Fazit: Kunden 50plus sind nicht "alt und doof", ebenso wenig sind sie in Bezug auf ihre Käufe traditionsgebunden. Wenn sie sich schlecht behandelt fühlen, wechseln sie ihre Bank, ihr Autohaus, ihre Boutique oder ihren Herrenausstatter, selbst wenn sie dort jahrelang Stammkunde waren. Unternehmen können dem vorbeugen, indem sie ihre Mitarbeiter auf den Umgang mit älteren Kunden gezielt trainieren. Gefragt ist vor allem ein Sprach- und Verkaufsverhalten, das die älteren Menschen ernst nimmt und sie respektvoll behandelt.

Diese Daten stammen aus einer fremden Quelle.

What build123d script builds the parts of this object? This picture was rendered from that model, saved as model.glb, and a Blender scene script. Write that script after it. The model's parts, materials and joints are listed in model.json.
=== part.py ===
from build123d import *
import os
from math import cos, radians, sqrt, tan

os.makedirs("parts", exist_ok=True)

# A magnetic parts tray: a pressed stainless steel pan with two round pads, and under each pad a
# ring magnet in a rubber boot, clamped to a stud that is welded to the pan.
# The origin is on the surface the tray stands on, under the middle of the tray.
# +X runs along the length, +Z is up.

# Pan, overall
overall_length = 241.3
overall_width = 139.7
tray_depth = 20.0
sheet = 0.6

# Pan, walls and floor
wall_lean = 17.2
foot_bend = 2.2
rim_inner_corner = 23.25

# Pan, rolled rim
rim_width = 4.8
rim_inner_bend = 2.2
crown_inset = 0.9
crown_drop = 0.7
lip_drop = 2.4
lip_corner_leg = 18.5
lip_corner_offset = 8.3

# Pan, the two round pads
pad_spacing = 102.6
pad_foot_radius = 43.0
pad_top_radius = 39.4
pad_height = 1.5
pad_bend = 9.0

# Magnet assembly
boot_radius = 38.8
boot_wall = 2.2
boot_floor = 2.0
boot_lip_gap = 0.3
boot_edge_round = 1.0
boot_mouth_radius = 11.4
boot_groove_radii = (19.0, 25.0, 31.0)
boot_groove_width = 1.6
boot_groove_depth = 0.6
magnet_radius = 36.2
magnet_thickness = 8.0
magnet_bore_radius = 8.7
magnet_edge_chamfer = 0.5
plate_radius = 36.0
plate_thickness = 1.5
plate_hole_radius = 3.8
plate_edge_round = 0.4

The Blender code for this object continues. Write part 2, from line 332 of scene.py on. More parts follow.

Noch ein wichtiger Punkt: Viele ältere Kunden freuen sich über eine Altersähnlichkeit bei ihren Gesprächspartnern. Die Vertrauensbildung zu einem vergleichbar alten Verkäufer verläuft in der Regel schneller. Der Kunde hat das Gefühl, dass sein Gegenüber ihn und seine Probleme besser versteht, weil er oder sie sich in der gleichen Situation befindet. So sind ältere Kunden häufig unsicher, wenn sie sich beispielsweise ein neues technisches Gerät kaufen wollen, etwa ein Navigationssystem oder einen Tablet-PC, da sie fürchten, von jungen Verkäufern belächelt zu werden. Bei einem gleichaltrigen Berater hätten sie weniger Scheu, die Fragen zu stellen, die ihnen wirklich auf den Nägeln brennen. Hier werden sie sicher nicht ausgelacht, wenn sie zum Beispiel fragen, wie das eigentlich mit "diesem App Store" funktioniert. "Das war für mich zuerst auch ein Buch mit sieben Siegeln. Aber so schwierig ist es gar nicht, ich zeige es Ihnen gerne. Wenn Sie danach noch Fragen haben, können Sie jederzeit anrufen und ich helfe Ihnen." Es sind solche sympathischen Antworten, das richtige Verständnis und ein zuvorkommender Service, die sich ältere Kunden heute wünschen.